O mundo, provavelmente, nunca foi tão inundado de ideologias fatalistas e deterministas como hoje. Basta acessar qualquer meio informativo para perceber o emaranhado de projeções de iminentes crises financeiras, políticas e religiosas. As grandes instituições perdem credibilidade, e ameaças de todo o tipo nos transbordam. E, se analisarmos as informações, muitas delas se sustentam em uma “cultura do medo”. Nesse viés, os messias amorais e oportunistas entram em cena e, com os slogans de paz, segurança nacional, progresso da “nossa” nação, afiançam-se no poder.

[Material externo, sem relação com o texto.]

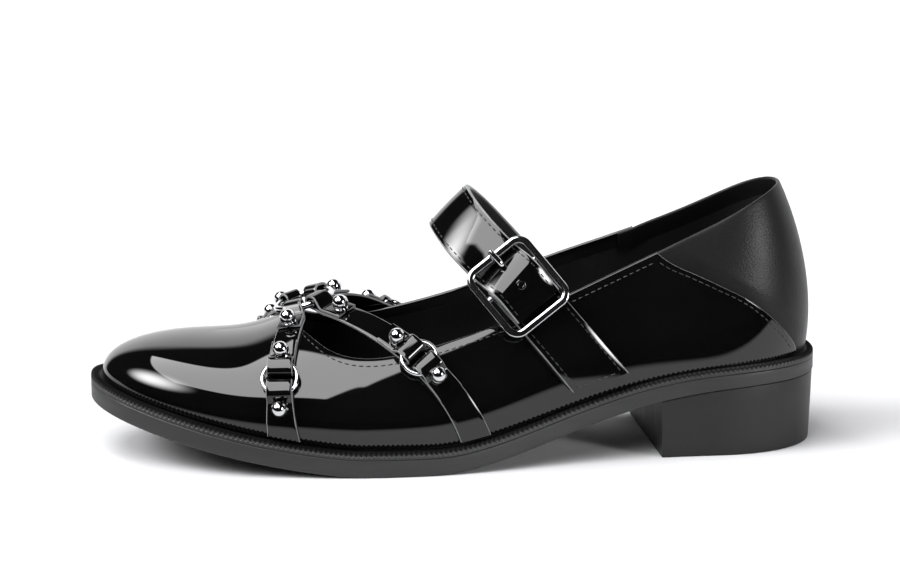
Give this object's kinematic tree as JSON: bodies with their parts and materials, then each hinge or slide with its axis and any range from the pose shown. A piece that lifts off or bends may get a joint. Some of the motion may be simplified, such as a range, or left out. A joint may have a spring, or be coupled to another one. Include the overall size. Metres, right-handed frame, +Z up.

Mas, como os primeiros discípulos, também temos de levantar os olhos e aguçar os ouvidos, pois o Senhor não nos abandonou. “Viram Jesus aproximar-se do barco, caminhando sobre o mar. Ficaram com medo. Jesus, porém, lhes disse: ‘Sou eu. Não temais’” (Jo 6,19b-20). O relato nos mostra os fadigados discípulos absortos nos remos, tentando se abeirar. Mas, ao levantar os olhos, avistaram Jesus se aproximar deles, caminhando firme sobre as agitadas águas. Então se sentiram alarmados, achando que se tratava de um fantasma. Em seguida, por cima das águas, chegou esta voz tão amada: “Sou eu. Não temais”.

O “Sou eu”, mais que uma identificação, refere-se a uma revelação de Deus como salvador de seu povo (cf. Is 43,1-3.10; 44,2.8; Gn 15,1; Lc 1,30). Trata-se, pois, de uma epifania de Jesus, exortando a confiar nele. Avistar Jesus causa-lhes primeiramente medo, porém sua palavra reveladora lhes dá coragem. Os discípulos ainda não estavam entendendo o que para eles significava ter Jesus consigo. “Quiseram, então, recolhê-lo no barco, mas Ele imediatamente chegou à terra para onde iam” (v. 21). Com Jesus Cristo, é possível fazermos a travessia neste “mal líquido”, pois, unidos a ele, poderemos alcançar a outra margem. Ouçamos sua voz!

Irmã Juana Ortega, SSpS, é teóloga especializada em Bíblia. Nasceu no México, trabalhou em Moçambique e colabora na Animação Vocacional.